まだ塩作り1本で食べていけない黒江さん。姶良市内の居酒屋で、アルバイトしながら生計を立てています。そして、刺身の付け塩などに「にしきの塩」を使ってもらっています。

(店主・有村隆太さん)「みんなおいしいって言ってますよ。これから先が楽しみな人間なんで、自分も負けないようについていこうと思っている」
(常連客)「深みがある。口の中で塩の香りが広がるというか」


塩作りの合間には塩を取り扱ってくれる店を開拓しています。
そのひとつが、去年偶然立ち寄った霧島市牧園町の「きりん商店」です。
店主の杉川さんは、黒江さんの人柄に触れ、会ったその日に、店で「にしきの塩」を販売ことを決めました。

(きりん商店・杉川明寛さん)「話した感じで、この人、ちゃんと」塩を作っているな。この人だったら大丈夫という安心感がありました」


海の水で塩作りをする黒江さんが意識するのは未来の鹿児島の環境です。
100年後も、塩の作れる「美しい自然を残したい」という思いから小学校などで、塩作りをしながら環境問題を考える出前授業を行っています。

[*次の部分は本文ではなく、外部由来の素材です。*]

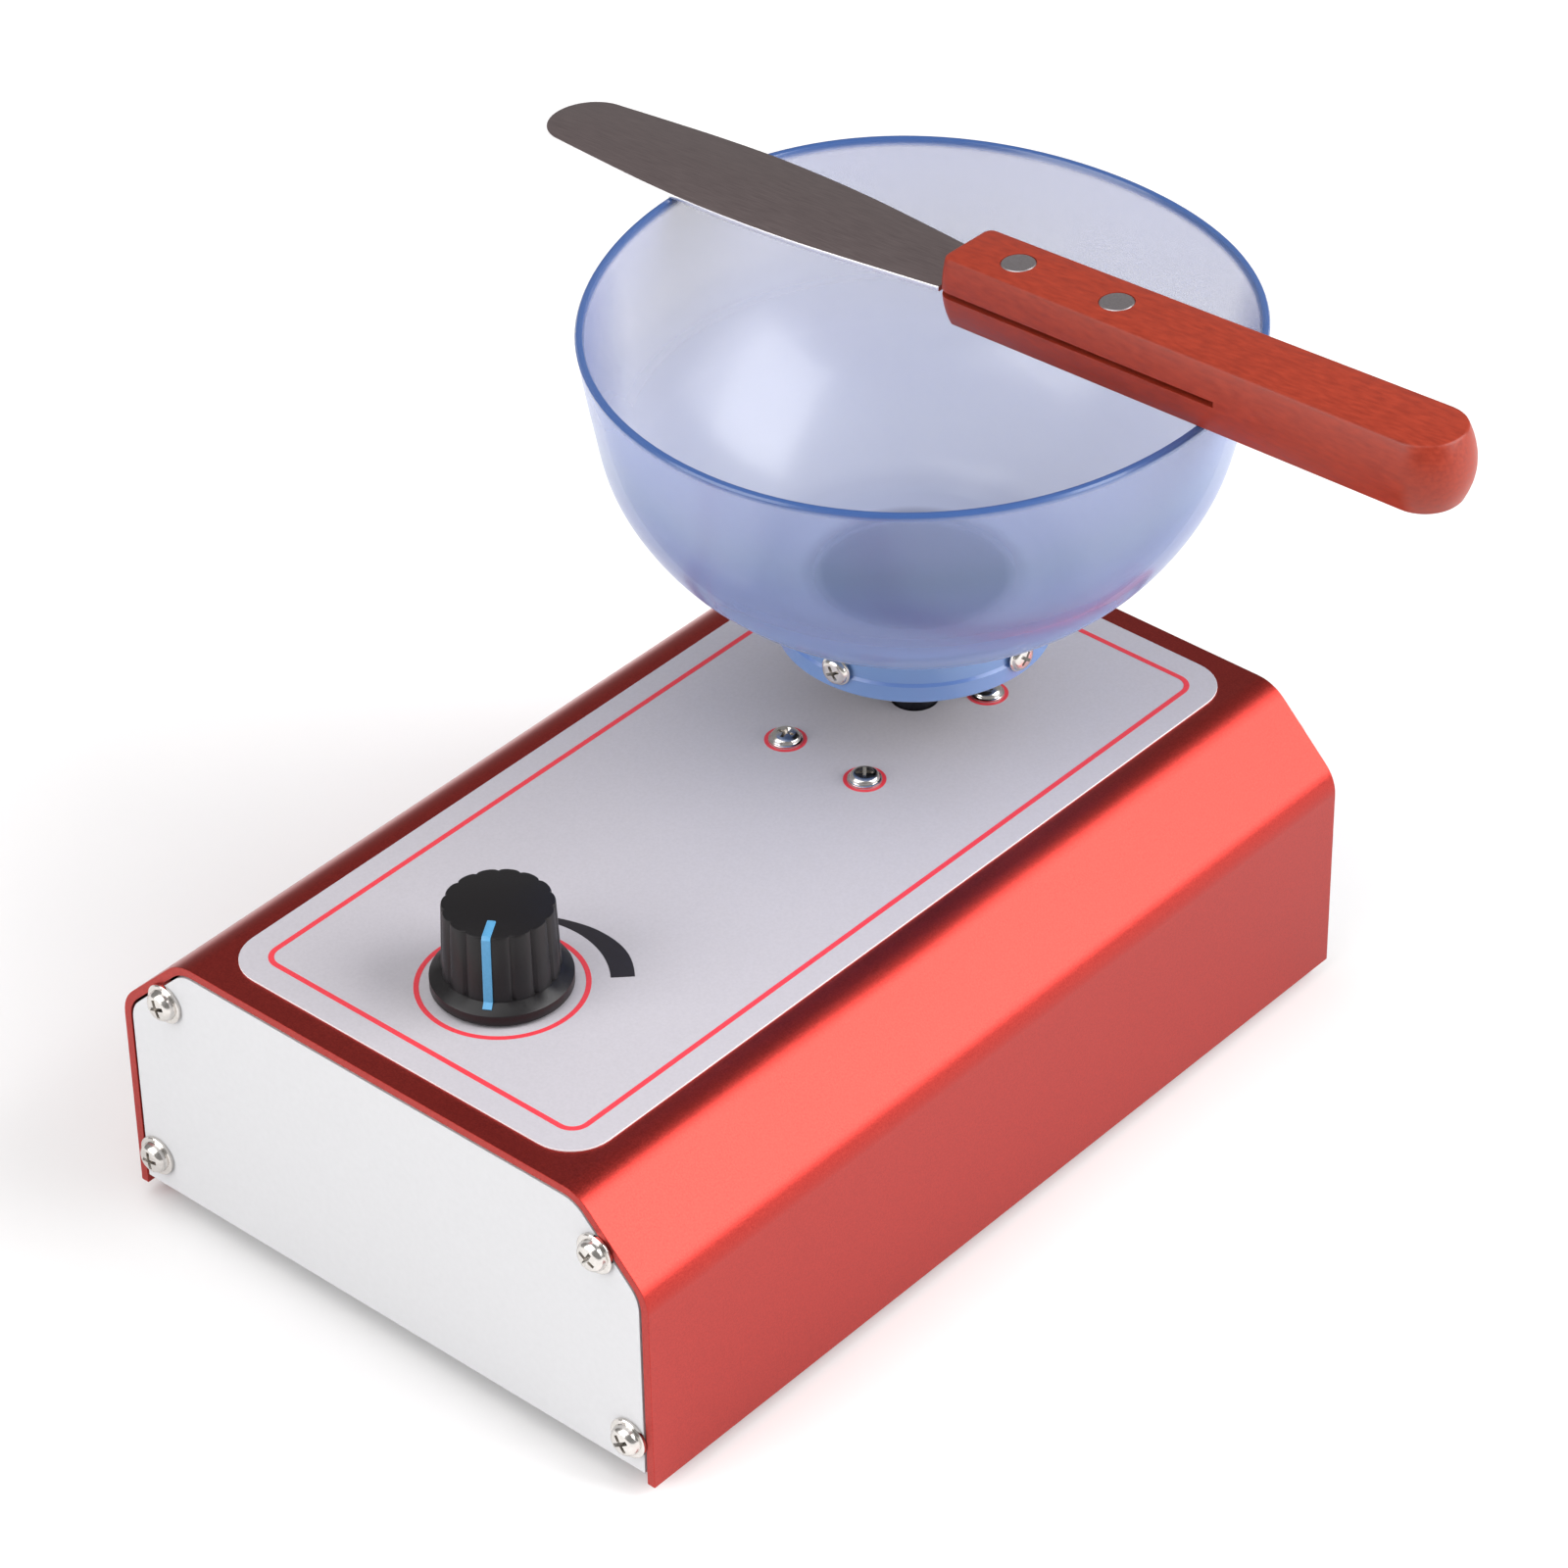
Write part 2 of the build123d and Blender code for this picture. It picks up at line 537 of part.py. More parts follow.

黒江さんが塩作りに飛び込むきっかけとなった母・須那子さんは、塩の完成を見届けることなく3年前に他界しました。
黒江さんは、塩作りと向き合いながら今を大切に生きることを考え続けています。

(黒江学さん)「僕が心がけているのが、その瞬間瞬間を全力で生きたいなと。これをやることによって、環境への意識も高まるし、錦江湾に正面から向き合っている人の励みになる。やっぱり100年後、自慢できる鹿児島になって欲しいという思いがあります」

後枠黒江さんの作った「にしきの塩」は、現在、鹿児島市の桜島ミュージアムや姶良市の重富なぎさミュージアムなど県内10箇所で購入できます。
近いうちにネット販売も始めるそうです。